La sévérité à l’encontre de Christelle Mourlon revient alors. Pendant les deux épisodes de violence qu’il distingue lors de ce 21 aout 2014, sa passivité est plus qu’étonnante. Elle vient dans la chambre alertée par les premiers coups, mais repart simplement sur cette simple injonction de Cédric : « dégage ». Elle retourne donc jour à la console avec sa petite voisine.
Le deuxième épisode est peut-être encore plus cruel. Appelée par Cédric qui lui dit « Je crois que j’ai fait une connerie » elle constate que les signes vitaux du bébé s’estompent peu à peu, qu’il est tuméfié, « violacé », mais elle ne réagit toujours pas et accompagne Cédric pour aller vont prendre un café et se balader dans le jardin. Quand les parents reviennent enfin auprès du petit Loan, il est mort.
A ce moment-là, même le « cri que l’on serait en droit d’attendre d’une mère » n’a pas franchi les lèvres de Christelle. Parler c’était envoyer Cédric en prison.

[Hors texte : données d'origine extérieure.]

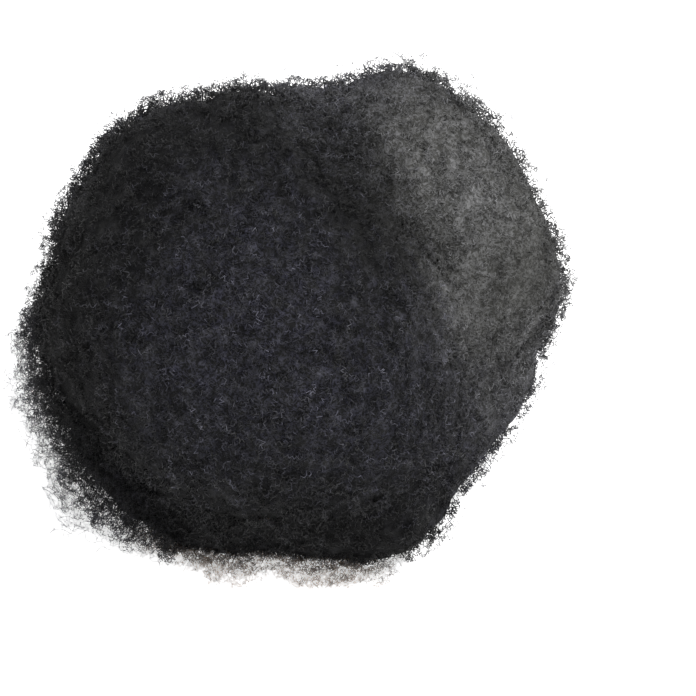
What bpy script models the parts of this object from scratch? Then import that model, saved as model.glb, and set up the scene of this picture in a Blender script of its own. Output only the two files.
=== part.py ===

Elle s’est tue.
Pour l’avocat général, l'enfant a donc été volontairement sacrifié.
« Et là on l’on confine à l'abject » c’est avec la dissimulation, la mise en scène. Quelques heures après sa mort le bébé est déjà dans un sac poubelle. Et Christelle participe. Elle tend les gants à Cédric qui ne veut pas toucher le cadavre. Elle le conduit sans broncher jusqu'au lac où il enterre l’enfant. Elle est force de proposition quand il s’agit de promener le faux poupon quand ils sortent et vont faire des courses. « Elle n’a pas qu’un peu simulé ».
Elle participe à la répétition de la mise en scène de l’enlèvement la veille du 27 août.
Sébastien Farges ne veut donc pas la considérer comme une faible femme qui aurait aveuglément suivi les ordres de Cédric.
Pour conclure l’avocat général parle d’un emboîtement diabolique. Les deux personnalités mises côte à côte ont exprimé le pire d'elles-mêmes. Ils sont « indissociables dans leurs dérives » et c’est l’enfant qui a précipité leur chute.
20 ans de réclusion ont donc été requis contre Cédric Danjeux, 4 ans à l’encontre de Christelle Mourlon.
Verdict attendu demain, vendredi 14 octobre.